The group is working parents. And it’s shaping up to be the biggest talent challenge of the coming era. After a decade of forward momentum – especially for women who were just starting to see the rewards and possibilities of families and careers – the pandemic has shifted progress dramatically in reverse, threatening a mass exodus of important employees as they struggle to manage jobs without school or child care. These people have skills and knowledge. They work in every industry, from healthcare to finance to tech. And in September, CNBC reported that 40% of them had changed their job situation; a quarter reduced hours; 15% quit the workforce completely – more than a third say the exit is for good.
Given all that, you’d think today’s concerns about turnover would generate the same kind of urgency as any other retention problem. But it doesn’t always. Employees who leave for competitors are automatically seen as a company problem. Parents leaving for families can be viewed as a personal problem. Even assessments of the dire situation facing working women – and it is dire – tend to focus on the costs to individual careers. All true. But that kind of turnover has costs – big ones – for employers, too. A third of the workforce isn’t a nameless, faceless swath, but individuals doing jobs you need them to do, and that, in in many cases, they’ve been doing for years. And the costs – in operations, rehiring, and pipeline gaps – are the same whether people are leaving for a new job or to take care of their family at home.
That makes it a business problem requiring a page from any employee-retention playbook.
Know what your target audience is looking for. When tech companies realized work/life balance was a tech employee priority, they answered with relevant benefits. The same should apply here. Today’s flight risks require family support, plain and simple – answers to how to take care of children who don’t have school or child care.
Be aware of what competitors are offering. Less than half of that 40% that changed job situations quit working; where did the rest go? Probably to competitors who knew what their audience needed. The market might be tough for job seekers right now, but there will always be opportunities for great employees. And many are considering their options.
Make your company look like the right pick long term. Another hallmark of the aforementioned tech recruitment was a focus on careers. As one tech talent exec pointed out, “A top reason employees jump ship is due to the lack of opportunities for advancement and professional development.” That’s even more important now when insecurity about everything from finances to futures has people looking for jobs with some solid ground. People across industries have told us they value career development. Working parents are no different.

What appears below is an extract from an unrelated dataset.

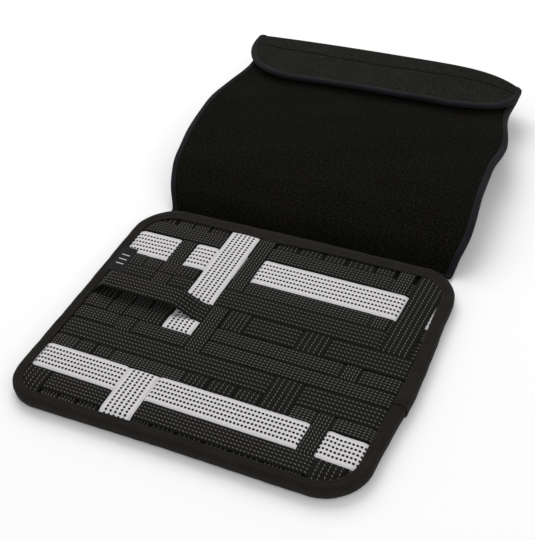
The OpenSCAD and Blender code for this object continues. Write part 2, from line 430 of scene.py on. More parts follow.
def grainy_material(name, dark, light, roughness, scale):
    """Foam cells or grey board, seen only where a piece is cut open."""
    material = new_material(name, dark, roughness)
    n = Nodes(material)
    grain = n.noise(n.cloth(), scale, 4.0)
    n.colour(n.mix(n.ramp(grain, 0.35, 0.65), dark, light))
    n.bump(grain, 0.6, 0.0006)
    return material


def label_material():
    """A black satin label with plain pale stripes woven across it."""
    material = new_material("label", (0.008, 0.008, 0.008), 0.5)
    n = Nodes(material)
    cloth = n.cloth()
    along, across, half = n.parts(cloth)[0:3]
    stripe_pitch = 5.2
    stripe = n.math("DIVIDE", along, stripe_pitch)
    near = n.math("ABSOLUTE", n.math("SUBTRACT", stripe, n.math("ROUND", stripe)))
    on_stripe = n.math("LESS_THAN", near, 0.09)
    middle = n.math("LESS_THAN", n.math("ABSOLUTE", across), n.math("MULTIPLY", half, 0.55))
    length = n.math("LESS_THAN", n.math("ABSOLUTE", along), 8.5)
    pale = n.math("MULTIPLY", on_stripe, n.math("MULTIPLY", middle, length))
    satin = n.wave(n.math("ADD", along, across), 0.6)
    n.colour(n.mix(pale, n.mix(n.ramp(satin, -1, 1), (0.009, 0.009, 0.009), (0.017, 0.017, 0.018)),
                   (0.50, 0.50, 0.50)))
    n.bump(n.total((satin, 1.0), (pale, 2.0)), 0.35, 0.0003)
    return material


BLACK_STRAP = strap_material(
    "strap_black", (0.0049, 0.0045, 0.0034), (0.128, 0.123, 0.115), (0.0082, 0.0077, 0.0062),
    (0.0030, 0.0028, 0.0022), 0.18, 0.76, 0.42, 0.42,
)
WHITE_STRAP = strap_material(
    "strap_white", (0.67, 0.65, 0.66), (0.009, 0.008, 0.007), (0.58, 0.565, 0.575),
    (0.36, 0.35, 0.36), 0.155, 1.06, 1.00, 0.04,
)
TAPE = tape_material("binding", (0.0088, 0.0077, 0.0065), (0.0185, 0.0163, 0.0140), 0.03)
NAVY_TAPE = tape_material("flap_binding", (0.0065, 0.0063, 0.0082), (0.0140, 0.0138, 0.0180), 0.04)
NEOPRENE = neoprene_material()
PLUSH = plush_material()
CLOTH = cloth_material()
FOAM = grainy_material("foam", (0.05, 0.05, 0.05), (0.09, 0.09, 0.09), 0.95, 1.2)
GREYBOARD = grainy_material("board", (0.10, 0.09, 0.08), (0.15, 0.14, 0.12), 0.9, 0.8)
LABEL = label_material()
THREAD = tape_material("thread", (0.0012, 0.0011, 0.0010), (0.0024, 0.0022, 0.0020), 0.0)

# ---------------- mesh helpers


def build(name, points, faces, cloth, material, slot, sharp=38.0):
    """A smooth-shaded mesh piece. cloth holds each point's own flat coordinates."""
    mesh = bpy.data.meshes.new(name)
    points = np.asarray(points, float).reshape(-1, 3)
    mesh.from_pydata([tuple(p) for p in points * MM], [], faces)
    attribute = mesh.attributes.new("cloth", "FLOAT_VECTOR", "POINT")
    attribute.data.foreach_set("vector", np.asarray(cloth, np.float32).reshape(-1))
    bm = bmesh.new()
    bm.from_mesh(mesh)
    bmesh.ops.recalc_face_normals(bm, faces=bm.faces)
    bm.to_mesh(mesh)
    bm.free()
    mesh.polygons.foreach_set("use_smooth", [True] * len(mesh.polygons))
    mesh.set_sharp_from_angle(angle=math.radians(sharp))
    mesh.update()
    obj = bpy.data.objects.new(name, mesh)
    bpy.context.scene.collection.objects.link(obj)
    mesh.materials.append(material)
    return obj


def tube_faces(sections, ring, closed=False, first=0):
    """Quads round and along a tube of sections; an open one gets end caps."""
    faces = []
    for i in range(sections if closed else sections - 1):
        here, there = first + i * ring, first + (i + 1) % sections * ring
        for j in range(ring):
            k = (j + 1) % ring
            faces.append((here + j, here + k, there + k, there + j))
    if not closed:
        last = first + (sections - 1) * ring
        faces.append(tuple(first + j for j in reversed(range(ring))))
        faces.append(tuple(last + j for j in range(ring)))
    return faces


def joined(parts):
    """Several (points, faces, cloth) as one."""
    points, faces, cloth, start = [], [], [], 0
    for p, f, c in parts:
        p = np.asarray(p, float).reshape(-1, 3)
        points.append(p)
        cloth.append(np.asarray(c, float).reshape(-1, 3))
        faces += [tuple(i + start for i in face) for face in f]
        start += len(p)
    return np.concatenate(points), faces, np.concatenate(cloth)


def as_cloth(along, across, third):
    """Cloth coordinates of a grid of points, from arrays that broadcast to it."""
    return np.stack(np.broadcast_arrays(along, across, third), axis=-1)


def two_faces(count, top, bottom):
    """A sheet's section: shares of its half width along one face and back, and the faces' heights."""
    across = np.sin(np.linspace(-math.pi / 2, math.pi / 2, count))
    return np.concatenate([across, across[::-1]]), np.repeat([top, bottom], count)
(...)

Aggressive retention programs do something else: they let people know they’re valued, something that supports retention and productivity. One employee summed up her law firm's support this way: “It makes me want to work my butt off for them.” That kind of message filters throughout a company, and has a long reach.
“Our study focused on working mothers,” wrote an HBR author on retaining working mothers, “but creating a workplace environment that is supportive…extends to all employees.”
That’s something that’s worth fighting for.